▶ WORK INSTRUCTIONS: Exactly repeat the lines starting at the one that holds "Keep writing the" and ending at the one that holds "return shared". Both end lines count; leave out everything else.

▶ DATA ENTRIES:
--- start ---
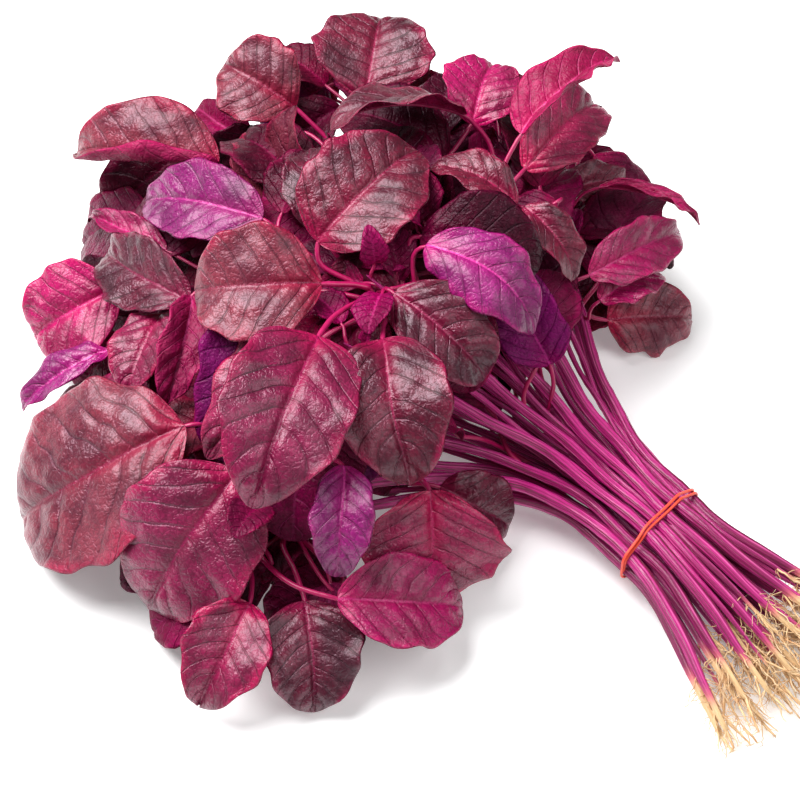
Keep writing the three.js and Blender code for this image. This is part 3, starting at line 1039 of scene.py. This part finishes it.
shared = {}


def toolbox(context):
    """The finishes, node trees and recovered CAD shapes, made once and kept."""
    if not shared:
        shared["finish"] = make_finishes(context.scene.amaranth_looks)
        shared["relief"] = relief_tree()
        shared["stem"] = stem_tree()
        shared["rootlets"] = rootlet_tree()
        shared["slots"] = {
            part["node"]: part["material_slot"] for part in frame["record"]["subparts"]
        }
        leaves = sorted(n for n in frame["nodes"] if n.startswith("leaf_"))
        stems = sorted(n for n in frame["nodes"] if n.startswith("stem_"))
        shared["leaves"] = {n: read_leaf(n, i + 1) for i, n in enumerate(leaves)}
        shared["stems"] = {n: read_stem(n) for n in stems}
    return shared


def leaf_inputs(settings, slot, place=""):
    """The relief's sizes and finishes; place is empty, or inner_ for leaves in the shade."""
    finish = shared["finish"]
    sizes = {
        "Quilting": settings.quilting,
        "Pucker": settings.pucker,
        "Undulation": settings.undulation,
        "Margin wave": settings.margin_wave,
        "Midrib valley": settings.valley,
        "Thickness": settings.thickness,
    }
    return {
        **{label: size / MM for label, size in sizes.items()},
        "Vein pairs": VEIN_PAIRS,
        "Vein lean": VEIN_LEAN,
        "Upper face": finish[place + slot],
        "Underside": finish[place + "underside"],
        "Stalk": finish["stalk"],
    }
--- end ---
--- start ---
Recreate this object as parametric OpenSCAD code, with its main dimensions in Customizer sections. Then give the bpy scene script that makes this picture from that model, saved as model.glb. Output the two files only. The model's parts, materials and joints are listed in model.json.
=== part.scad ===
--- end ---
▶ EXERCISE RESULT:
Keep writing the three.js and Blender code for this image. This is part 3, starting at line 1039 of scene.py. This part finishes it.
shared = {}


def toolbox(context):
    """The finishes, node trees and recovered CAD shapes, made once and kept."""
    if not shared:
        shared["finish"] = make_finishes(context.scene.amaranth_looks)
        shared["relief"] = relief_tree()
        shared["stem"] = stem_tree()
        shared["rootlets"] = rootlet_tree()
        shared["slots"] = {
            part["node"]: part["material_slot"] for part in frame["record"]["subparts"]
        }
        leaves = sorted(n for n in frame["nodes"] if n.startswith("leaf_"))
        stems = sorted(n for n in frame["nodes"] if n.startswith("stem_"))
        shared["leaves"] = {n: read_leaf(n, i + 1) for i, n in enumerate(leaves)}
        shared["stems"] = {n: read_stem(n) for n in stems}
    return shared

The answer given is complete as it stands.